Further proof that certain items (especially if tied to say water, power and natural gas) have no use or benefit being connected to the internet.

Thats so stupid to write.

You can control things remotely, which is a good thing and does not need a person to be in a place for 24/7

The bad thing is that it's hooked bad onto the internet, used a outdated and never changed password, and was being bruteforced for weeks months.

The whole security setup implementation was just wrong.

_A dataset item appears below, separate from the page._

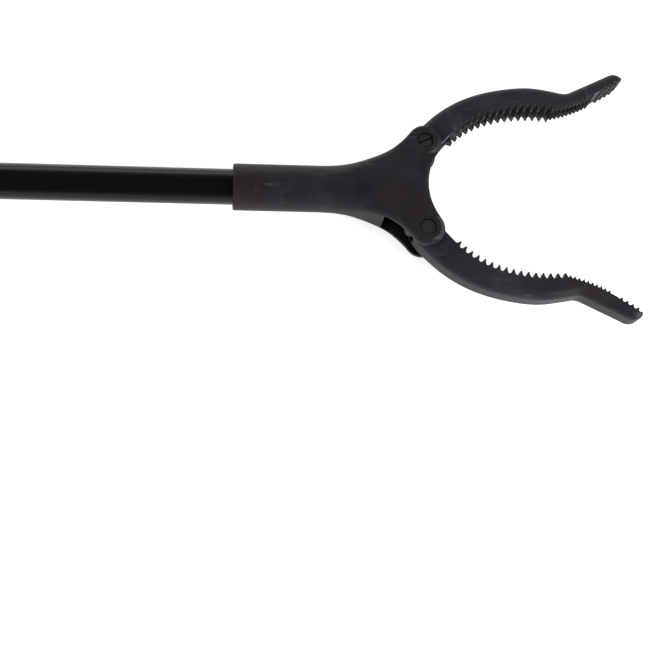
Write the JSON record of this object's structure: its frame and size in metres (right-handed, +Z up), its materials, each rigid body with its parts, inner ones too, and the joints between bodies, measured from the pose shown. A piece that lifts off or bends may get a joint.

If they would have allowed access control, so who gains access to the login panel for example and ONLY over a VPN by staff, the situation would have looked completely different.

 
The idea that connecting to the internet is a problem, is only true if they're connecting to the public internet. There's simply no reason to do that. There are methods that can totally isolate a WAN and the only down side is extra cost. Which is the real problem. Security will always take a back seat to keeping costs down, with eventually results as shown...
 
What other Internet is there?
The internet is simply computers and routers connected by IP numbers and the DNS servers that convert domain names into those numbers. There are other networks using the same backbone who are not publicly accessible. The dark web is a perfect example.
 
The internet is simply computers and routers connected by IP numbers and the DNS servers that convert domain names into those numbers. There are other networks using the same backbone who are not publicly accessible. The dark web is a perfect example.
But when most people think of the Internet, they think of the public Internet.